スマホやSNSに「依存」するのは理由があった 知られざる「行動依存症」の実態
社会心理学者のアダム・アルターは、子どもから大人まで多くの人がデジタル機器の依存症になっていると、近著の『イレジスタブル(Irresistible:抵抗できないの意)』で警告する。
アルターはニューヨーク大学スターン経営大学院の准教授で、心理学とマーケティングを研究している。ニューヨークタイムズは最近、彼に2時間のインタビューを行った。
1日にアプリを18回起動
――デジタル機器やソーシャルメディアの依存症になっている人がいると考えるのはなぜか。
昔は、依存症はほとんどが化学物質に関係していると考えられていた。ヘロインやコカイン、ニコチンなどだ。今日では行動依存症(behavioral addiction)が見られる。たとえば、あるテクノロジー業界の幹部によると、人々は1日に3時間近くもスマートフォンに時間を使っているという。10代の男子では、何週間も部屋でゲームを1人でやっているケースがある。また、若い人はスナップチャットのアプリを1日に18回以上立ち上げる。
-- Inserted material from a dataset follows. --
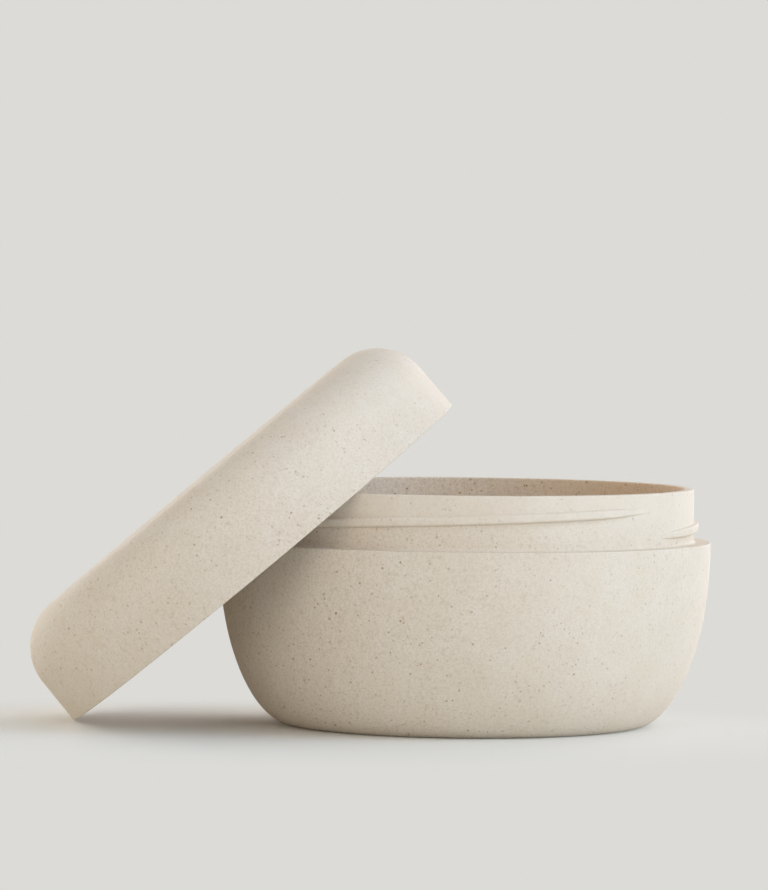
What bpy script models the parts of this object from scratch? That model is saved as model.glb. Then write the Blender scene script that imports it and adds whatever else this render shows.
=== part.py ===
# Storage pot with a two-start screw neck, and its screw lid, which is off and leans on the neck.
# Metres, +Z up. The origin is the middle of the pot's flat base, and the lid leans from the -X side.

import math

import bmesh
import bpy
import numpy as np
from mathutils import Matrix

# Bowl: a flat base, a side that swells up to a near upright shoulder, and a flat ledge round the neck
POT_RADIUS = 0.0600
SHOULDER_HEIGHT = 0.0448
BASE_RADIUS = 0.0432
SIDE_UPRIGHT_SHARE = 0.665  # of the shoulder height: the handle that keeps the side upright
FOOT_FLAT_SHARE = 0.37  # of the step from base to side: the handle that keeps the foot flat
LEDGE_WIDTH = 0.00415
SHOULDER_EDGE = 0.0003
FLOOR_THICKNESS = 0.0040
FOOT_WALL = 0.0055

# Neck: a plain wall that stands on the ledge and carries the thread
NECK_HEIGHT = 0.0130
NECK_WALL = 0.0024
NECK_ROOT = 0.0007
RIM_EDGE = 0.0003

# Thread: two right-hand ridges that climb a little under half a turn each, and fade into the wall
THREAD_STARTS = 2
THREAD_TURN_SHARE = 0.483  # of a full turn, for each ridge
THREAD_LOW_SHARE = 0.21  # of the neck's height: the middle of a ridge where it starts
THREAD_HIGH_SHARE = 0.695  # of the neck's height: the middle of a ridge where it ends
THREAD_FIRST_ANGLE = math.radians(145.7)  # round from +X, where the first ridge starts
RIDGE_HEIGHT = 0.0023
RIDGE_PROUD = 0.0012
RIDGE_ROOT = 0.0008
RIDGE_DIP = 0.0003
RIDGE_FADE_SHARE = 0.10  # of a ridge's length, at each end
# The ridge's section from inside the wall, round its crest: shares of how proud it is and of half its height
RIDGE_SECTION_SHARES = (
    (-0.3, -1.04),
    (0.6, -0.86),
    (0.94, -0.5),
    (1.0, 0.0),
    (0.94, 0.5),
    (0.6, 0.86),
    (-0.3, 1.04),
)

# Lid: a straight skirt as wide as the bowl, a round corner, and a flat top
LID_HEIGHT = 0.0255
LID_CORNER = 0.0136
LID_DRAFT = 0.0003
LID_WALL = 0.0026
LID_TOP = 0.0026
LID_EDGE = 0.0003

# How the two fit together, closed and as they stand
THREAD_PLAY = 0.0003
THREAD_CLEARANCE = 0.0005
SEAT_CLEARANCE = 0.0003
LEAN_CLEARANCE = 0.0002
LEAN_SHARE = 0.476  # of the neck's radius: how far short of the axis the lid's rim crosses the neck

# Looks: both pieces are moulded in one warm off-white composite
MOULDING_COLOUR = (0.70, 0.62, 0.49)
MOULDING_ROUGHNESS = 0.6

# Facets
TURN_STEPS = 72
CURVE_STEPS = 9
CORNER_STEPS = 7
EDGE_STEPS = 2
RIDGE_STEPS = 34
MERGE_DISTANCE = 0.000005
SHARP_ANGLE = math.radians(40.0)

# Sizes that follow from those above
NECK_RADIUS = POT_RADIUS - LEDGE_WIDTH
BORE_RADIUS = NECK_RADIUS - NECK_WALL
RIM_HEIGHT = SHOULDER_HEIGHT + NECK_HEIGHT
FLOOR_RADIUS = BASE_RADIUS - FOOT_WALL
LID_BORE_RADIUS = POT_RADIUS - LID_WALL
LID_RIDGE_PROUD = LID_BORE_RADIUS - NECK_RADIUS - THREAD_CLEARANCE
THREAD_RISE = NECK_HEIGHT * (THREAD_HIGH_SHARE - THREAD_LOW_SHARE)
THREAD_TURN = math.tau * THREAD_TURN_SHARE
THREAD_START_HEIGHT = NECK_HEIGHT * THREAD_LOW_SHARE
BACK_OFF_HEIGHT = RIDGE_HEIGHT + THREAD_PLAY + SEAT_CLEARANCE


def clear_scene():
    """Removes every object that the scene starts with."""
    for obj in list(bpy.data.objects):
        bpy.data.objects.remove(obj)


def collection_named(name):
    """A new collection, linked to the scene."""
    collection = bpy.data.collections.new(name)
    bpy.context.scene.collection.children.link(collection)
    return collection


def moulded_material(name):
    """The composite's matt finish, under a name of its own for each piece."""
    material = bpy.data.materials.new(name)
    material.use_nodes = True
    shader = material.node_tree.nodes["Principled BSDF"]
    shader.inputs["Base Color"].default_value = (*MOULDING_COLOUR, 1.0)
    shader.inputs["Roughness"].default_value = MOULDING_ROUGHNESS
    shader.inputs["Metallic"].default_value = 0.0
    return material


def curve_between(start, end, upright_share, flat_share, steps):
    """Cubic curve in the profile plane, upright at its start and flat at its end."""
    reach = start[0] - end[0]
    drop = start[1] - end[1]
    handles = (
        start,
        (start[0], start[1] - drop * upright_share),
        (end[0] + reach * flat_share, end[1]),
        end,
    )
    along = np.linspace(0.0, 1.0, steps + 1)[:, None]
    weights = np.hstack(
        (
            (1 - along) ** 3,
            3 * (1 - along) ** 2 * along,
            3 * (1 - along) * along**2,
            along**3,
        )
    )
    return [tuple(point) for point in weights @ np.array(handles)]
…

行動依存症は今日ではかなり広がっている。2011年の研究によると、41%の人が少なくとも1つの行動依存症になっているという。今では、当時よりもさらに中毒性の高いソーシャルメディアのプラットフォームやタブレット、スマホが開発されており、この数字は確実に上昇しているはずだ。
――「依存症」の定義は?
短期的には楽しめるが、長期的には利用者の健康や幸福を損なうもので、それにもかかわらず衝動的にやってしまうこと、と定義している。
私たちは生物学的に、ゲームなどに病みつきになりやすい。誰かをスロットマシンの前に座らせると、その人の脳はヘロインを摂取したのと質的に同じような状態になる。衝動的にビデオゲームをする人(すべての人ではなく、特定のゲームに依存している人)は、ゲームを立ち上げた瞬間に、脳が薬物乱用者のような様子になる。
人間は、正しいボタンが押されると、神経伝達物質のドーパミンを分泌するようにできている。短期的には、大量のドーパミンでいい気分になるが、長期的には耐性ができて、もっと欲しくなる。